When asked who could break his record, maybe Bobby Abreu or Magglio Ordóñez, Vizquel had no doubt that it would be Cabrera, who was on around 1,200 at that time.

"That kid is going to break all our records," predicted the shortstop.

Then came Cabrera's first American League batting title in 2011, which was followed by the Triple Crown a year later along with his first of two consecutive AL MVP awards.

That's how he became the most popular cover star on Venezuela's sports pages. That's how he ended up in the ESPN World Fame 100 list of the planet's most famous athletes.

"He's a phenomenon," said compatriot Tony Armas, the American League home run leader in 1981 and 1984. "I was strong, but only on one side. He's as strong to the right as he is to the left. It's extraordinary."
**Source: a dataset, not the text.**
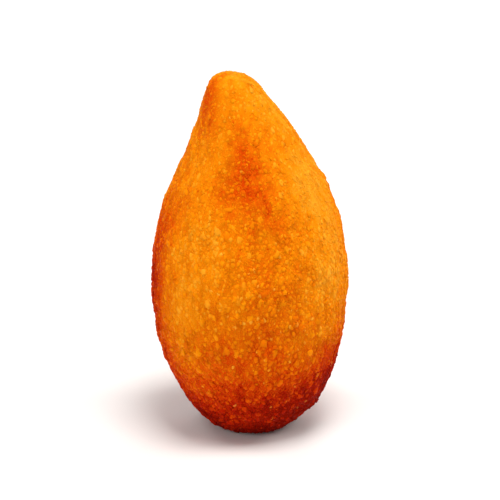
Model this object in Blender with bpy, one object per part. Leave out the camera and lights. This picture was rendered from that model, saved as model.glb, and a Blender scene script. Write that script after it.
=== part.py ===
"""Coxinha: a breaded drop of dough, fried whole and standing on the small flat it was set down on.

The drop is a turned form with a flat foot, a full belly, a straight flank and a blunt round tip. Its skin is
laid out as rings of evenly spaced points. The rings are then pressed by the fingers that shaped the neck,
swollen by the frying, roughened by the crumbs and leaned to one side.
Metres, +Z up. The origin is at the middle of the bounding box, on the surface the foot rests on.
"""

from math import atan2, cos, hypot, pi, radians, sin, sqrt, tan
from random import Random

import bmesh
import bpy
from mathutils import Vector, noise

# Driving dimensions of the plain drop
HEIGHT = 0.063
BELLY_DIAMETER = 0.034
BELLY_LEVEL = 0.027
FOOT_DIAMETER = 0.0115
TIP_RADIUS = 0.0052
FLANK_ANGLE = radians(27.8)
LOWER_FULLNESS = 2.2

# What hands and frying did to it
LEAN = 0.0030
LEAN_START = 0.68 * HEIGHT
LEAN_CURVE = 1.5
FOOT_SHIFT = 0.0005
OVALNESS = 0.02
FOOT_FADE = 0.0035
PRESS_DEPTH = 0.00055
PRESS_LEVEL = 0.73 * HEIGHT
PRESS_REACH = 0.22 * HEIGHT
PRESS_HALF_WIDTH = radians(27)
PRESS_ANGLES = [radians(a) for a in (-148, -98, -42, 39, 92, 141)]
SWELL_SIZE = 0.015
SWELL_HEIGHT = 0.00045
SWELL_START = Vector((8.7, 8.1, 5.1))
DIMPLE_SIZE = 0.0062
DIMPLE_HEIGHT = 0.00022

# The crumb coat: low grain all over, and the odd coarse crumb that stands proud
GRAIN_SIZE = 0.0027
GRAIN_HEIGHT = 0.00009
CRUMB_COUNT = 70
CRUMB_HEIGHT = (0.00012, 0.00034)
CRUMB_SEED = 11
FLANK_CRUMB_ANGLE = radians(8)
FLANK_CRUMB_LEVEL = 0.0436
FLANK_CRUMB_HEIGHT = 0.00045

# Skin layout
POINT_SPACING = 0.00110
FEWEST_RING_POINTS = 6
CURVE_STEPS = 60

CRUST_COLOUR = (0.82, 0.20, 0.008, 1.0)
CRUST_ROUGHNESS = 0.62


def clear_scene():
    for thing in list(bpy.context.scene.objects):
        bpy.data.objects.remove(thing, do_unlink=True)


def smooth_step(low, high, value):
    t = min(max((value - low) / (high - low), 0.0), 1.0)
    return t * t * (3.0 - 2.0 * t)


def side_outline():
    """Radius and level from the foot's rim up to the tip, as closely spaced points."""
    belly = BELLY_DIAMETER / 2
    foot = FOOT_DIAMETER / 2
    steps = [i / CURVE_STEPS for i in range(CURVE_STEPS)]

    # Below the belly: a curve a little squarer than an ellipse, cut off level at the foot
    full_depth = BELLY_LEVEL / (1 - (foot / belly) ** LOWER_FULLNESS) ** (1 / LOWER_FULLNESS)
    lower = []
    for t in steps:
        level = BELLY_LEVEL * t * t
        drop = (BELLY_LEVEL - level) / full_depth
        lower.append((belly * (1 - drop ** LOWER_FULLNESS) ** (1 / LOWER_FULLNESS), level))

    # Above it: the one arc that leaves the belly upright and runs into the straight flank
    tip_centre = HEIGHT - TIP_RADIUS
    flank_top = tip_centre + TIP_RADIUS * sin(FLANK_ANGLE)
    reach = tan(FLANK_ANGLE) * (flank_top - BELLY_LEVEL) + TIP_RADIUS * cos(FLANK_ANGLE) - belly
    shoulder = reach * cos(FLANK_ANGLE) / (1 - cos(FLANK_ANGLE))
    arc = []
    for t in steps + [1.0]:
        turn = FLANK_ANGLE * t
        arc.append((belly - shoulder * (1 - cos(turn)), BELLY_LEVEL + shoulder * sin(turn)))

    # The tip: a ball that the flank touches
    ball = []
    for t in steps + [1.0]:
        turn = FLANK_ANGLE + (pi / 2 - FLANK_ANGLE) * t
        ball.append((TIP_RADIUS * cos(turn), tip_centre + TIP_RADIUS * sin(turn)))
    return lower + arc + ball


def evenly_spaced(outline, spacing):
    """The same line with its points one spacing apart, both ends kept."""
    lengths = [0.0]
    for (r0, z0), (r1, z1) in zip(outline, outline[1:]):
        lengths.append(lengths[-1] + hypot(r1 - r0, z1 - z0))
    count = round(lengths[-1] / spacing)
    points = []
    part = 0
    for i in range(count + 1):
        distance = lengths[-1] * i / count
        while part < len(outline) - 2 and lengths[part + 1] < distance:
            part += 1
        t = (distance - lengths[part]) / (lengths[part + 1] - lengths[part])
        (r0, z0), (r1, z1) = outline[part], outline[part + 1]
        points.append((r0 + (r1 - r0) * t, z0 + (z1 - z0) * t))
    return points


def add_ring(bm, radius, level, offset):
    """A level ring of points one spacing apart, or one point where the radius is nothing."""
    if radius < POINT_SPACING / 2:
        return [(0.0, bm.verts.new((0.0, 0.0, level)))]
    count = max(FEWEST_RING_POINTS, round(2 * pi * radius / POINT_SPACING))
    ring = []
    for i in range(count):
        turn = (i + offset) / count
        angle = 2 * pi * turn
        ring.append((turn, bm.verts.new((radius * cos(angle), radius * sin(angle), level))))
    return ring


def stitch(bm, low, high):
    """Triangles between two rings, each step taken on the ring that lags behind."""
    if len(high) == 1:
        for (_, a), (_, b) in zip(low, low[1:] + low[:1]):
            bm.faces.new((a, b, high[0][1]))
        return
    if len(low) == 1:
        for (_, a), (_, b) in zip(high, high[1:] + high[:1]):
            bm.faces.new((low[0][1], b, a))
        return
    i = 0
    j = 0
    while i < len(low) or j < len(high):
        next_low = low[0][0] + (i + 1) / len(low)
        next_high = high[0][0] + (j + 1) / len(high)
        a = low[i % len(low)][1]
        b = high[j % len(high)][1]
        if j == len(high) or (i < len(low) and next_low <= next_high):
            i += 1
            bm.faces.new((a, low[i % len(low)][1], b))
        else:
            j += 1
            bm.faces.new((a, high[j % len(high)][1], b))


def plain_drop():
    """The turned drop as one closed skin of even triangles."""
    bm = bmesh.new()
    row = POINT_SPACING * sqrt(3) / 2
    foot = evenly_spaced([(0.0, 0.0), (FOOT_DIAMETER / 2, 0.0)], row)
    side = evenly_spaced(side_outline(), row)
    rings = []
    for number, (radius, level) in enumerate(foot + side[1:]):
        rings.append(add_ring(bm, radius, level, 0.5 * (number % 2)))
    for low, high in zip(rings, rings[1:]):
        stitch(bm, low, high)
    bm.normal_update()
    return bm


def press_marks(angle, level):
    """Depth of the shallow flats that the fingers left round the neck."""
    along = (level - PRESS_LEVEL) / PRESS_REACH
    if abs(along) >= 1:
        return 0.0
    depth = 0.0
    for mark in PRESS_ANGLES:
        away = (angle - mark + pi) % (2 * pi) - pi
        if abs(away) < PRESS_HALF_WIDTH:
            depth += cos(away / PRESS_HALF_WIDTH * pi / 2) ** 2
    return PRESS_DEPTH * depth * (1 - along * along) ** 2


def relief(place):
    """How far the skin stands out of the plain drop at a place on it."""
    swell = SWELL_HEIGHT * noise.noise(place / SWELL_SIZE + SWELL_START)
    dimples = DIMPLE_HEIGHT * noise.noise(place / DIMPLE_SIZE)
    grain = GRAIN_HEIGHT * noise.noise(place / GRAIN_SIZE)
    return swell + dimples + grain - press_marks(atan2(place.y, place.x), place.z)


def flank_crumb_point(sides):
    """The point of the skin under the one large crumb on the right flank."""
    level = [v for v in sides if abs(v.co.z - FLANK_CRUMB_LEVEL) < POINT_SPACING]
    return min(level, key=lambda v: abs(atan2(v.co.y, v.co.x) - FLANK_CRUMB_ANGLE))


def shape_by_hand(bm):
    """Press, swell, crumb and lean the drop. The foot stays flat and level."""
    draw = Random(CRUMB_SEED)
    sides = [v for v in bm.verts if v.co.z > FOOT_FADE]
    proud = {v.index: draw.uniform(*CRUMB_HEIGHT) for v in draw.sample(sides, CRUMB_COUNT)}
    proud[flank_crumb_point(sides).index] = FLANK_CRUMB_HEIGHT
    shaped = []
    for v in bm.verts:
        clear_of_foot = smooth_step(0.0, FOOT_FADE, v.co.z)
        out = relief(v.co) * clear_of_foot + proud.get(v.index, 0.0)
        shaped.append(v.co + v.normal * out)
    for v, place in zip(bm.verts, shaped):
        neck = max(place.z - LEAN_START, 0.0) / (HEIGHT - LEAN_START)
        base = 1 - smooth_step(0.0, BELLY_LEVEL, place.z)
        place.x = place.x * (1 - OVALNESS) - LEAN * neck ** LEAN_CURVE + FOOT_SHIFT * base
        place.y = place.y * (1 + OVALNESS)
        v.co = place


def stand_on_origin(bm):
    """Put the middle of the bounding box over the origin and the foot on its level."""
    low = Vector([min(v.co[i] for v in bm.verts) for i in range(3)])
    high = Vector([max(v.co[i] for v in bm.verts) for i in range(3)])
    middle = (low + high) / 2
    for v in bm.verts:
        v.co.x -= middle.x
        v.co.y -= middle.y
        v.co.z = max(v.co.z - low.z, 0.0)


def crust_material():
    crust = bpy.data.materials.new("crust")
    crust.use_nodes = True
    shader = crust.node_tree.nodes["Principled BSDF"]
    shader.inputs["Base Color"].default_value = CRUST_COLOUR
    shader.inputs["Roughness"].default_value = CRUST_ROUGHNESS
    shader.inputs["Metallic"].default_value = 0.0
    return crust


def make_coxinha():
    bm = plain_drop()
    bm.verts.index_update()
    shape_by_hand(bm)
    stand_on_origin(bm)
    mesh = bpy.data.meshes.new("coxinha")
    bm.to_mesh(mesh)
    bm.free()
    mesh.shade_smooth()
    mesh.materials.append(crust_material())
    coxinha = bpy.data.objects.new("coxinha", mesh)
    bpy.context.scene.collection.objects.link(coxinha)


clear_scene()
make_coxinha()
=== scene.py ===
"""Coxinha: one breaded and fried drop of dough, standing on a pale table.

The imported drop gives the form. Its skin is laid finer here and roughened by the frying, and breadcrumbs of
several kinds are bedded in it, as they are on the real thing. Metres, +Z up, the shown side towards -Y.
"""

from math import cos, dist, radians, sin

import bmesh
import bpy
import numpy as np
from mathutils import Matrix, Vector, noise


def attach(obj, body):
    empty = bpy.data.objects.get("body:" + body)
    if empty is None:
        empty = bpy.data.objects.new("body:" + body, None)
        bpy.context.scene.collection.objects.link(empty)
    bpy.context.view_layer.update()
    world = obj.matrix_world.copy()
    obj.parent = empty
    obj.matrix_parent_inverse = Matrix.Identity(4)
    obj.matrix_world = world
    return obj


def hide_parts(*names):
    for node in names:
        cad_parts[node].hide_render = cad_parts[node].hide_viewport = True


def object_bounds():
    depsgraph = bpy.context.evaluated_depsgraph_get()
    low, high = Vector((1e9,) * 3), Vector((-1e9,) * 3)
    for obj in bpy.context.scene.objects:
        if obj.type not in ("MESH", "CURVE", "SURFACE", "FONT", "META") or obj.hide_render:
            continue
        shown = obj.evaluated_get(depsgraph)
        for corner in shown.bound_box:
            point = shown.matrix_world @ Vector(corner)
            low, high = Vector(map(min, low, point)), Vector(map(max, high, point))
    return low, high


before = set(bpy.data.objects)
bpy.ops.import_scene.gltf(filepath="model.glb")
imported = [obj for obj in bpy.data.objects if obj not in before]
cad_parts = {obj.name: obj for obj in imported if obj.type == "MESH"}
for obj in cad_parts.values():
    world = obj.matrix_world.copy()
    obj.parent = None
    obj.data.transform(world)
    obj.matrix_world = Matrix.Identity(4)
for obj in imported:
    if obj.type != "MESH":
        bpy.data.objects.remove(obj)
cad_low, cad_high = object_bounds()


# The fried skin
# The outside of the drop: wheat dough closed round its filling, rolled in fine breadcrumbs and fried whole.
# One thin crisp crust all round, pitted where steam came out, standing on the flat it was set down on.

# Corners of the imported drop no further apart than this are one. Then it is laid finer: cuts in each edge, and
# rounds that ease its facets.
SAME_CORNER = 1e-6
SKIN_CUTS = 3
SKIN_ROUNDS = 5
SKIN_EASE = 0.5

# Broad blisters, lumps and fine ridges drawn out by rolling, the beds of the crumbs, and pits left by steam
BLISTER_SIZE = 0.0042
BLISTER_HEIGHT = 0.00010
LUMP_SIZE = 0.0018
LUMP_HEIGHT = 0.00022
LUMP_STRETCH = 0.6
RIDGE_SIZE = 0.0013
RIDGE_HEIGHT = 0.00008
RIDGE_STRETCH = 0.2
BED_SIZE = 0.0010
BED_HEIGHT = 0.00006
BED_MIDDLE = 0.5
PIT_SIZE = 0.0021
PIT_DEPTH = 0.00014
PIT_START = 0.42

# The foot stays flat, and the fingers pressed the neck smoother than the belly
FOOT_CLEAR = 0.0012
NECK_START = 0.030
NECK_PRESS = 0.50


def fine_skin(node):
    """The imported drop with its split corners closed, laid finer, and its facets eased."""
    bm = bmesh.new()
    bm.from_mesh(node.data)
    bmesh.ops.remove_doubles(bm, verts=bm.verts, dist=SAME_CORNER)
    bmesh.ops.subdivide_edges(bm, edges=bm.edges[:], cuts=SKIN_CUTS, use_grid_fill=True)
    for _ in range(SKIN_ROUNDS):
        bmesh.ops.smooth_vert(
            bm, verts=bm.verts, factor=SKIN_EASE, use_axis_x=True, use_axis_y=True, use_axis_z=True)
    bm.normal_update()
    return bm


def lengthways(place, stretch):
    """The place for a noise that is drawn out up and down the drop, the way it was rolled."""
    return Vector((place.x, place.y, place.z * stretch))


def skin_relief(place):
    """How far frying raised or sank the skin at a place, before any crumb."""
    swell = BLISTER_HEIGHT * noise.noise(place / BLISTER_SIZE)
    swell += LUMP_HEIGHT * noise.noise(lengthways(place, LUMP_STRETCH) / LUMP_SIZE)
    ridge = RIDGE_HEIGHT * noise.noise(lengthways(place, RIDGE_STRETCH) / RIDGE_SIZE)
    to_bed = noise.voronoi(place / BED_SIZE)[0][0]
    bed = BED_HEIGHT * (BED_MIDDLE - to_bed)
    pit = max(noise.noise(place / PIT_SIZE) - PIT_START, 0.0) / (1 - PIT_START)
    return swell + ridge + bed - PIT_DEPTH * pit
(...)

"And his discipline goes unnoticed because everyone pays more attention to his home runs," Abreu added. "He seeks out his pitch and ensures he makes the best contact."

Ávila was not wrong on that early morning of July 2, 1999, that the teenager would go on to become the best Venezuelan player since the days of Concepción.

"We're very proud of him." Concepción said. And Aparicio, the only one among his countrymen with a plaque in Cooperstown, agrees with the man who took over his mantle: "Right now, I would vote for him for the Hall of Fame."